The party starts to get weird after dinner at White's Club
(This plate of Hogarth's The Rakes Progress was supposedly
based on the actual club room)
In July of 1754, the Whitehall Evening Post or London Intelligencer reported that Lord Anson (now First Lord of the Admiralty) had gifted a three hundred pound turtle to the gentlemen of White’s Chocolate House, one of the most notorious and exclusive gambling clubs in London.  The turtle even laid five eggs, a feat “looked on to be very extraordinary after so long a passage.”[xi]  White’s had already established a reputation for enjoying luxurious meals by the 1750s; only one month before newspapers reported Anson’s gift, the satirist George Colman observed “these gentlemen … are no less adept in the science of Eating than Gaming.”  But even to high society’s crème de la crème, turtle was a one-of-a-kind treat, evidenced by the fact that when it came time to eat the turtle, the gentlemen realized that they had to find a bigger oven. 

Apparently this didn't deter other prominent clubs, who soon conquered these pesky technological limitations.  Two months later, Anson presented another turtle to the Thursday's Club call'd the Royal Philosophers, the Royal Society’s semi-official dining club.  The event was so highly anticipated that news of the dinner was sent out by penny post, and Anson's health was drank in claret and thanks ordered to him for his "magnificent present."[xii]  

Why did these two turtle dinners garner so much attention and excitement?  Anson's ability to connect turtle-eating to Britain's growing imperial muscle certainly had something to do with it.  By 1754, when the Thursday’s Club members enjoyed the delicate green fat back in London, they not only were experiencing vicariously Anson’s overseas adventures, but they were also commemorating the edible tool that capacitated his victory over the Spanish.  By selectively introducing turtle to elite dining clubs, Anson reworked turtle consumption from the diet of swashbuckling adventurers to a genteel, manly and quasi-patriotic practice. 

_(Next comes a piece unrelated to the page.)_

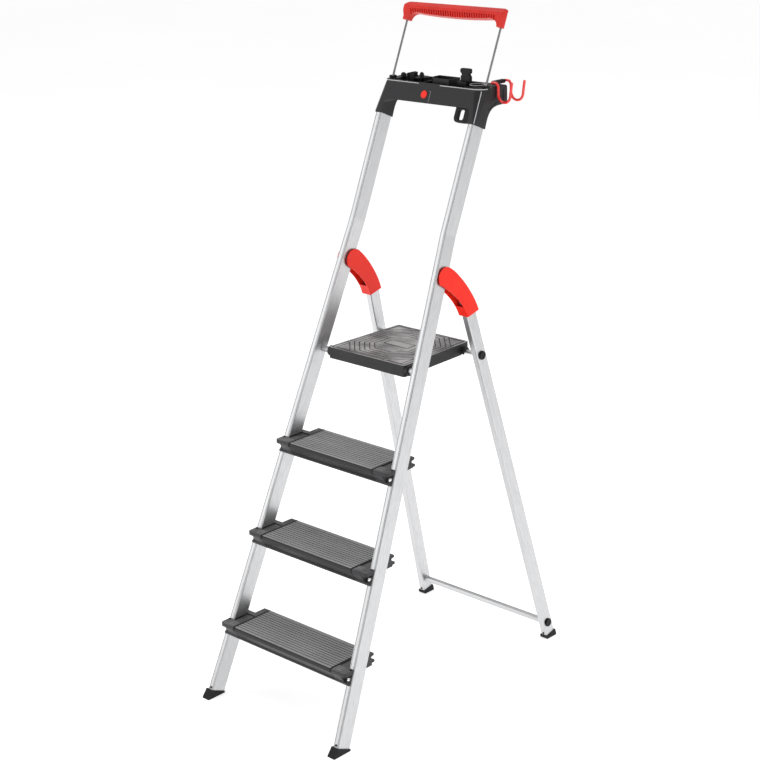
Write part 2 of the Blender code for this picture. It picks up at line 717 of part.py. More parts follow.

[i] “Observations made by a curious and learned person, sailing from England, to the Caribe-Islands, communicated by the author to R. Moray” in Philosophical Transactions, Vol. 2 (1666-1667) pp. 493-500.
[ii] Daniel Defoe, Robinson Crusoe (London, 1726) p. 43.  Crusoe found the turtle flesh “the most savoury or pleasant that ever I tasted in my life.”
[iii] All archival material pertaining to the Lord Mayor’s Banquet and the Corporation of London can be found at the London Metropolitan Archives, Clerkenwell.   
[iv] N.A.M Roger, “George Anson” in Oxford Dictionary of National Biography, (Oxford University Press, 2004). 
[v] John Philips, Midshipman, An Authentic Journal of the late expedition under Commodore Anson” (London, 1744). 
[vi] Richard Walter, A Voyage Around the World, in the years MDCCXL, Vol. 2, (London, 1748) p. 39.
[vii] Walter, ibid.
[viii] See “The Rarities display’d at Don Saltero’s coffee house” (London, 1750?).  Two (ostensibly stuffed) turtles emerging out of shells and one (decapitated) turtle head are included in the catalogue.  For more on Don Saltero’s as a permanent exhibition of curiosities, see chapter five in Brian Cowan’s The Social Life of Coffee: the Emergence of the British Coffee House (New Haven: Yale University Press, 2005).
[ix] See, for example the London Magazine, or Gentleman’s Monthly Intelligencer (London, 1760).
[x] London Evening Post (London, England) October 5 1754, Issue 4198.  But this “news” was reported in several other papers too.
[xi] The Whitehall Intelligencer, (London, England) July 13-July16, 1754, Issue 1274.
[xii] A note in the Thursday’s Club dinner books dated September 2, 1754 stated the penny post letters to the members on account of Anson’s turtle cost the club 2 shillings.  Thursday’s Club Dinner Books, RSC Papers, Royal Society Archives.